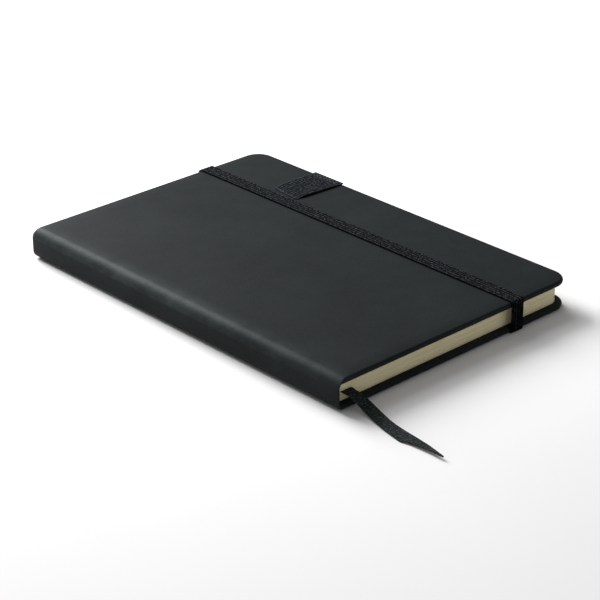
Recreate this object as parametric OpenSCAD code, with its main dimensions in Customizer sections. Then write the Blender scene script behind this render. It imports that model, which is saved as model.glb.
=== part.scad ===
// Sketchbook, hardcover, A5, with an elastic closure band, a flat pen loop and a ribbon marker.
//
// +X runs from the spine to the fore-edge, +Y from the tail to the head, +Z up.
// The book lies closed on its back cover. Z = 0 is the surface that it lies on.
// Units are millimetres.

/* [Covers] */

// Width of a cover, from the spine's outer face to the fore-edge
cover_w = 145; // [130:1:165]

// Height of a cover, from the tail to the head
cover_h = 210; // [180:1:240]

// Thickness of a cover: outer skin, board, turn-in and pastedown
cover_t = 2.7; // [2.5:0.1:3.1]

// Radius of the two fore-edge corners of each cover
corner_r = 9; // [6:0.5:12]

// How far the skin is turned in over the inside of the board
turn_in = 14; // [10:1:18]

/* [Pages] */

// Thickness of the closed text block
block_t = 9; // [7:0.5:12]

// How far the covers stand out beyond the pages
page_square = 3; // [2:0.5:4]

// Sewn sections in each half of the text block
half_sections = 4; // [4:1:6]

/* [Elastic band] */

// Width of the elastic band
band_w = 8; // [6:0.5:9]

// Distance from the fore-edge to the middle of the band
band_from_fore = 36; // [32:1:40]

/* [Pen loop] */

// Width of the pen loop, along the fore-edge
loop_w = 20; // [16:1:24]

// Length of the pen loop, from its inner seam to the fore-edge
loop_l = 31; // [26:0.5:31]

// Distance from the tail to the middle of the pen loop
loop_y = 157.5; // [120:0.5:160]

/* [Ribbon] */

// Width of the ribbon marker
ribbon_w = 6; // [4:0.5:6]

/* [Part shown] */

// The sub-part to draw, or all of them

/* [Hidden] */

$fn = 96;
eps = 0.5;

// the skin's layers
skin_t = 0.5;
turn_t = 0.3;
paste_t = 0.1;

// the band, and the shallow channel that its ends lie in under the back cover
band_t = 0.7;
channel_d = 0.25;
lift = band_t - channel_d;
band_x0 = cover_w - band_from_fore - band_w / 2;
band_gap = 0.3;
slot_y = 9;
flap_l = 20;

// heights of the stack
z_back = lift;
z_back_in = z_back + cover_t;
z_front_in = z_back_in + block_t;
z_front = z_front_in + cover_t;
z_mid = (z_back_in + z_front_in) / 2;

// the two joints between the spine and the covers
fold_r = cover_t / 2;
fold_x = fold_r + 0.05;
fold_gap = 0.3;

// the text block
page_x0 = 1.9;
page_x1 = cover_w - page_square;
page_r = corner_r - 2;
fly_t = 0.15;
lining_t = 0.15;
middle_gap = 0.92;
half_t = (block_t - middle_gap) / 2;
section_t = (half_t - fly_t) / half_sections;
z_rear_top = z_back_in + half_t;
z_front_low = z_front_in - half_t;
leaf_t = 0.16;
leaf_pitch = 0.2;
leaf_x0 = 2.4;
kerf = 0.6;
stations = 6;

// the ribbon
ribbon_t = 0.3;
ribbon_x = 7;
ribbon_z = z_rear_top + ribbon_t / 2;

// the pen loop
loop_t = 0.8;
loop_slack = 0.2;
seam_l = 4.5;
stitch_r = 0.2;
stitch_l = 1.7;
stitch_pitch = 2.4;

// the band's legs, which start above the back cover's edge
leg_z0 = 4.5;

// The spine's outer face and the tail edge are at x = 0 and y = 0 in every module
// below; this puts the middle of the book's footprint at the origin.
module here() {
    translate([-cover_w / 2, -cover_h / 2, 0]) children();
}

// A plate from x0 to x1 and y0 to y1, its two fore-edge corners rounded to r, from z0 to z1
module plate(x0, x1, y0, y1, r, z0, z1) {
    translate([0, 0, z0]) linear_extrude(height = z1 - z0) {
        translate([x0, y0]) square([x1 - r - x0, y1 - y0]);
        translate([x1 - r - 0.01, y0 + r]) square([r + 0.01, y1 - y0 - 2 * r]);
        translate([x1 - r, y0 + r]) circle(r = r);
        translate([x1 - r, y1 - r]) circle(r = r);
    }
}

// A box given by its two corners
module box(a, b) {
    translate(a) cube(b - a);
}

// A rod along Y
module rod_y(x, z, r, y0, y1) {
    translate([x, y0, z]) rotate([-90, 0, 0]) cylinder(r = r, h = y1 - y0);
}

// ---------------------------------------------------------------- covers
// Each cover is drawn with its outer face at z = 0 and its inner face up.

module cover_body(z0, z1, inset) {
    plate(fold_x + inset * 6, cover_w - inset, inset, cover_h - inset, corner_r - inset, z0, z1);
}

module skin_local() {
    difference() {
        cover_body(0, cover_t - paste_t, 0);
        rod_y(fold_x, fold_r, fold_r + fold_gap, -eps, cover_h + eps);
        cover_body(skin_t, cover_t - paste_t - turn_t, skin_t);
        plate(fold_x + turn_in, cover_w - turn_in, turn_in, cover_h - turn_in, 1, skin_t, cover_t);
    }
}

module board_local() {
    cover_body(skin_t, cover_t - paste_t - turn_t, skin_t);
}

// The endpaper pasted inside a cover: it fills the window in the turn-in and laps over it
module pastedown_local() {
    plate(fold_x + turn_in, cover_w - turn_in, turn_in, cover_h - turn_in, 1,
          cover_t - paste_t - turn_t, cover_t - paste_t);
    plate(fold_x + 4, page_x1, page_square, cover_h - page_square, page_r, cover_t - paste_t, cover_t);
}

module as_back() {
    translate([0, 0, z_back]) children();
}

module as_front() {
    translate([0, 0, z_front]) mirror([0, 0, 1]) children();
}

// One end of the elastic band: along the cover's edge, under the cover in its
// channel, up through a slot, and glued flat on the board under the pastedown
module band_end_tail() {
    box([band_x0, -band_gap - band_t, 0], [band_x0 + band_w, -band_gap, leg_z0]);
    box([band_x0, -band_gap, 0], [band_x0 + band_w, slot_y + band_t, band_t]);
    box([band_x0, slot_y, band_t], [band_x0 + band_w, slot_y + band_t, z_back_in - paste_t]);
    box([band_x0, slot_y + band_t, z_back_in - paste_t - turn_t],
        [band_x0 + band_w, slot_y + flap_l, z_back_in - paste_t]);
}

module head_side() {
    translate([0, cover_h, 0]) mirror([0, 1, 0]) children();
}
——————
## STATED EXERCISE
All lines from the beginning of the material above through the one with "loop_l = 31; // [26:0.5:31]" need to be returned exactly; please return those and only those.

## EXPECTED ANSWER
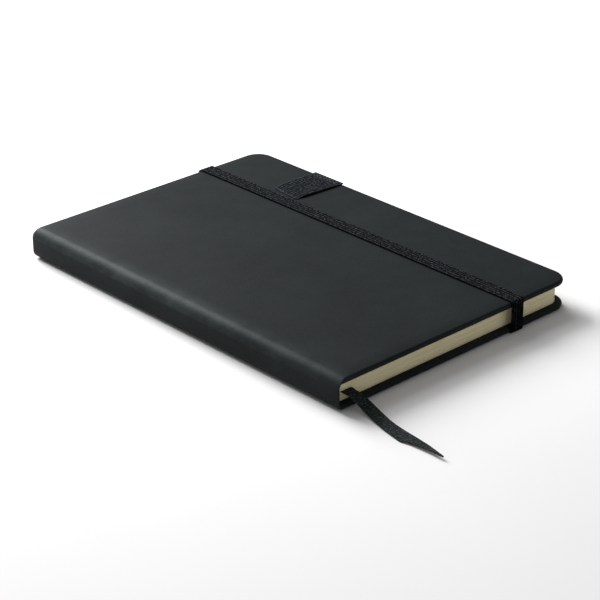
Recreate this object as parametric OpenSCAD code, with its main dimensions in Customizer sections. Then write the Blender scene script behind this render. It imports that model, which is saved as model.glb.
=== part.scad ===
// Sketchbook, hardcover, A5, with an elastic closure band, a flat pen loop and a ribbon marker.
//
// +X runs from the spine to the fore-edge, +Y from the tail to the head, +Z up.
// The book lies closed on its back cover. Z = 0 is the surface that it lies on.
// Units are millimetres.

/* [Covers] */

// Width of a cover, from the spine's outer face to the fore-edge
cover_w = 145; // [130:1:165]

// Height of a cover, from the tail to the head
cover_h = 210; // [180:1:240]

// Thickness of a cover: outer skin, board, turn-in and pastedown
cover_t = 2.7; // [2.5:0.1:3.1]

// Radius of the two fore-edge corners of each cover
corner_r = 9; // [6:0.5:12]

// How far the skin is turned in over the inside of the board
turn_in = 14; // [10:1:18]

/* [Pages] */

// Thickness of the closed text block
block_t = 9; // [7:0.5:12]

// How far the covers stand out beyond the pages
page_square = 3; // [2:0.5:4]

// Sewn sections in each half of the text block
half_sections = 4; // [4:1:6]

/* [Elastic band] */

// Width of the elastic band
band_w = 8; // [6:0.5:9]

// Distance from the fore-edge to the middle of the band
band_from_fore = 36; // [32:1:40]

/* [Pen loop] */

// Width of the pen loop, along the fore-edge
loop_w = 20; // [16:1:24]

// Length of the pen loop, from its inner seam to the fore-edge
loop_l = 31; // [26:0.5:31]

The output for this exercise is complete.